▸ Task description: Repeat the data verbatim.

— begin Data —

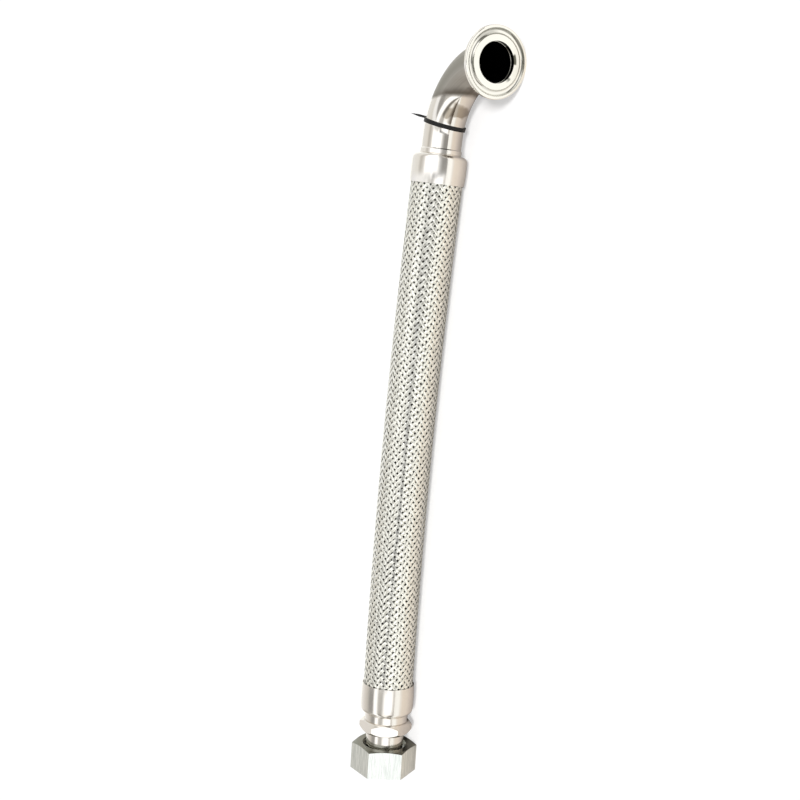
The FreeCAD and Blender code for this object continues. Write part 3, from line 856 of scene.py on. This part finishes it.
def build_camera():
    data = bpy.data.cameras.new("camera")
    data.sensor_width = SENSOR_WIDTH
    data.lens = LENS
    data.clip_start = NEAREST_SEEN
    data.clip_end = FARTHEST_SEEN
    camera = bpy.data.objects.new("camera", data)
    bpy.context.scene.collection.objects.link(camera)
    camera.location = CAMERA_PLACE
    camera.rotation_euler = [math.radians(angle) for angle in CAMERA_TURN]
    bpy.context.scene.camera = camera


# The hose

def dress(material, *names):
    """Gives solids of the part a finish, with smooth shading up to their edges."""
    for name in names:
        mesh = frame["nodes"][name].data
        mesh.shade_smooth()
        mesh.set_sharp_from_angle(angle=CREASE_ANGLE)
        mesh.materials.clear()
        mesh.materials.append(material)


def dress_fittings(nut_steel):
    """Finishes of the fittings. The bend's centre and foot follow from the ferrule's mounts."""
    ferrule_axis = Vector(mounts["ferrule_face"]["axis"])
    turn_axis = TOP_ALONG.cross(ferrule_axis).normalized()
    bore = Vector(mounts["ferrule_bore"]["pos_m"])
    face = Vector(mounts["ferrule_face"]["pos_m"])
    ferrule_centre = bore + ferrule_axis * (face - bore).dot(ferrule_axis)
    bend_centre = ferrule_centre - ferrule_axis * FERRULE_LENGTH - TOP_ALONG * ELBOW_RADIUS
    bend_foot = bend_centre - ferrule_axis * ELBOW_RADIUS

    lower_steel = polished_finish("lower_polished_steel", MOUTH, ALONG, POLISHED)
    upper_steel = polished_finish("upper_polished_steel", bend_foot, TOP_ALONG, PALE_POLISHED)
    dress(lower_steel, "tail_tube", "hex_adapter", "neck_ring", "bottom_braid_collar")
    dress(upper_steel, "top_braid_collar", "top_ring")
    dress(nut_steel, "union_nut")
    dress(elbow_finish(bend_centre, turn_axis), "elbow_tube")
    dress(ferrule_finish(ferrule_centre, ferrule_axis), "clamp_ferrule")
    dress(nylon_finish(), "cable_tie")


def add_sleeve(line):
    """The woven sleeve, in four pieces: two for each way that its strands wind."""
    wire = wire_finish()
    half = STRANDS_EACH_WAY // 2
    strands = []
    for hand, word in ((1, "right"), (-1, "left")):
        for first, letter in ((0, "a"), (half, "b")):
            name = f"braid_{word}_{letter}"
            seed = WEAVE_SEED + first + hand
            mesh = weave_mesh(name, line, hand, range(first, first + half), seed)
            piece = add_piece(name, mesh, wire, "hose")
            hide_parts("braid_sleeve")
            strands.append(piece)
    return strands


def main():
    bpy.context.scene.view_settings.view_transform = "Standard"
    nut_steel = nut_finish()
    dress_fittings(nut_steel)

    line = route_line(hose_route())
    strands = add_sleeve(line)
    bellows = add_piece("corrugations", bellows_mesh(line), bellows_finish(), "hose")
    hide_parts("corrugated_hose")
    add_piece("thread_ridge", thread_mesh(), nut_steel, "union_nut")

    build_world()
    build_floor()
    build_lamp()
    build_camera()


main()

— end Data —

▸ Solution to the problem:
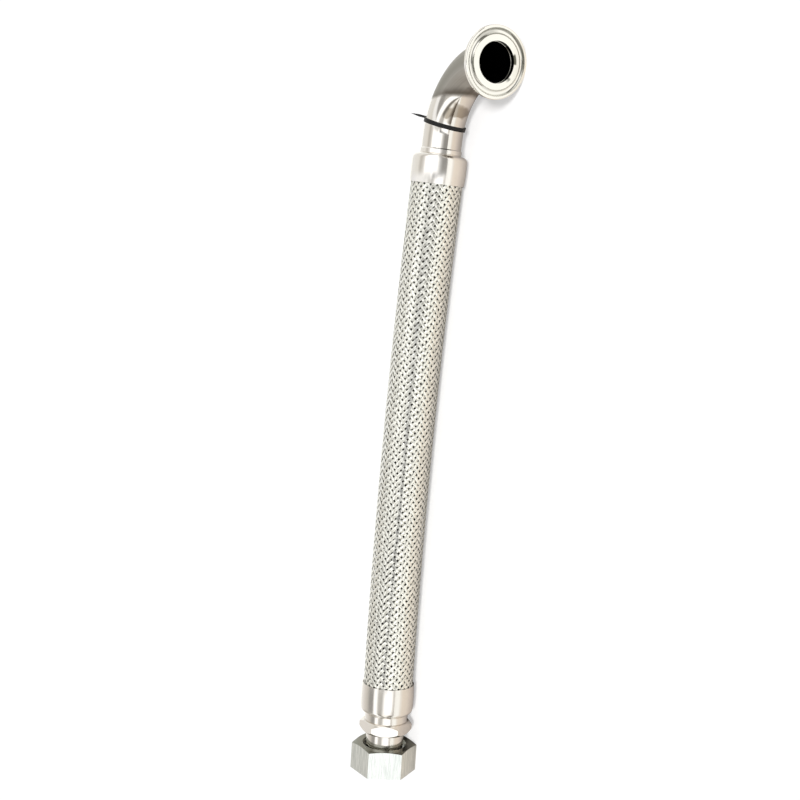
The FreeCAD and Blender code for this object continues. Write part 3, from line 856 of scene.py on. This part finishes it.
def build_camera():
    data = bpy.data.cameras.new("camera")
    data.sensor_width = SENSOR_WIDTH
    data.lens = LENS
    data.clip_start = NEAREST_SEEN
    data.clip_end = FARTHEST_SEEN
    camera = bpy.data.objects.new("camera", data)
    bpy.context.scene.collection.objects.link(camera)
    camera.location = CAMERA_PLACE
    camera.rotation_euler = [math.radians(angle) for angle in CAMERA_TURN]
    bpy.context.scene.camera = camera


# The hose

def dress(material, *names):
    """Gives solids of the part a finish, with smooth shading up to their edges."""
    for name in names:
        mesh = frame["nodes"][name].data
        mesh.shade_smooth()
        mesh.set_sharp_from_angle(angle=CREASE_ANGLE)
        mesh.materials.clear()
        mesh.materials.append(material)


def dress_fittings(nut_steel):
    """Finishes of the fittings. The bend's centre and foot follow from the ferrule's mounts."""
    ferrule_axis = Vector(mounts["ferrule_face"]["axis"])
    turn_axis = TOP_ALONG.cross(ferrule_axis).normalized()
    bore = Vector(mounts["ferrule_bore"]["pos_m"])
    face = Vector(mounts["ferrule_face"]["pos_m"])
    ferrule_centre = bore + ferrule_axis * (face - bore).dot(ferrule_axis)
    bend_centre = ferrule_centre - ferrule_axis * FERRULE_LENGTH - TOP_ALONG * ELBOW_RADIUS
    bend_foot = bend_centre - ferrule_axis * ELBOW_RADIUS

    lower_steel = polished_finish("lower_polished_steel", MOUTH, ALONG, POLISHED)
    upper_steel = polished_finish("upper_polished_steel", bend_foot, TOP_ALONG, PALE_POLISHED)
    dress(lower_steel, "tail_tube", "hex_adapter", "neck_ring", "bottom_braid_collar")
    dress(upper_steel, "top_braid_collar", "top_ring")
    dress(nut_steel, "union_nut")
    dress(elbow_finish(bend_centre, turn_axis), "elbow_tube")
    dress(ferrule_finish(ferrule_centre, ferrule_axis), "clamp_ferrule")
    dress(nylon_finish(), "cable_tie")


def add_sleeve(line):
    """The woven sleeve, in four pieces: two for each way that its strands wind."""
    wire = wire_finish()
    half = STRANDS_EACH_WAY // 2
    strands = []
    for hand, word in ((1, "right"), (-1, "left")):
        for first, letter in ((0, "a"), (half, "b")):
            name = f"braid_{word}_{letter}"
            seed = WEAVE_SEED + first + hand
            mesh = weave_mesh(name, line, hand, range(first, first + half), seed)
            piece = add_piece(name, mesh, wire, "hose")
            hide_parts("braid_sleeve")
            strands.append(piece)
    return strands


def main():
    bpy.context.scene.view_settings.view_transform = "Standard"
    nut_steel = nut_finish()
    dress_fittings(nut_steel)

    line = route_line(hose_route())
    strands = add_sleeve(line)
    bellows = add_piece("corrugations", bellows_mesh(line), bellows_finish(), "hose")
    hide_parts("corrugated_hose")
    add_piece("thread_ridge", thread_mesh(), nut_steel, "union_nut")

    build_world()
    build_floor()
    build_lamp()
    build_camera()


main()